Alors que se passe-t-il pour les détenteurs d'une monnaie privée si la banque qui l'émet fait faillite ?

Des faillites bancaires sont possibles si le montant des créances douteuses est tel que la monnaie émise est supérieure à la valeur des créances. Ou encore si la banque possède des réserves trop limitées en or par rapport à la masse monétaire créée, il lui appartiendra alors de renvendre une partie de ses créances, d'augmenter ses réserves.

Supposons qu'une faillite survienne, ceux qui détenaient de la monnaie de la banque en faillite sont en fait propriétaires de titres de la banque en faillite. Ils seront remboursés lors de la liquidation de la banque en fonction de la valeur des actifs liquidés. Ainsi si la valeur de ces actifs ne représente plus que la moitié de la masse monétaire émise alors les détenteurs de monnaie seront remboursés dans une monnaie dévaluée de 50 %.

Mésaventure équivalente à une inflation de 100 % pour l'ensemble de la population astreinte à posséder une monnaie étatique.

 

Les monnaies privées c'est l'avenir alors ?

Justement oui, on assiste actuellement au développement des monnaies privées virtuelles.

Le projet Microsoft de mise en circulation de "Bills" ressemble aux SEL tout en circulant sans frontières.
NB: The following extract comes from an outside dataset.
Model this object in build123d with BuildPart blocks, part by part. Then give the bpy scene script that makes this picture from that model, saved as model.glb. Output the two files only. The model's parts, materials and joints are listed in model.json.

Il s'agit d'un échange de services fournis par Internet : le premier fournisseur de service facture sa prestation en bills et utilise les bills facturés pour acheter un autre service, les bills circulent jusqu'à ce que le détenteur final de bills en demande le paiement au premier débiteur sous forme de services.

Microsoft prend là un train en marche puisque le développement d'une véritable monnaie virtuellle sur le Net doit conduire à l'apparition de banques virtuelles et de monnaies privées, mettant en cause le monopole légal des banques centrales.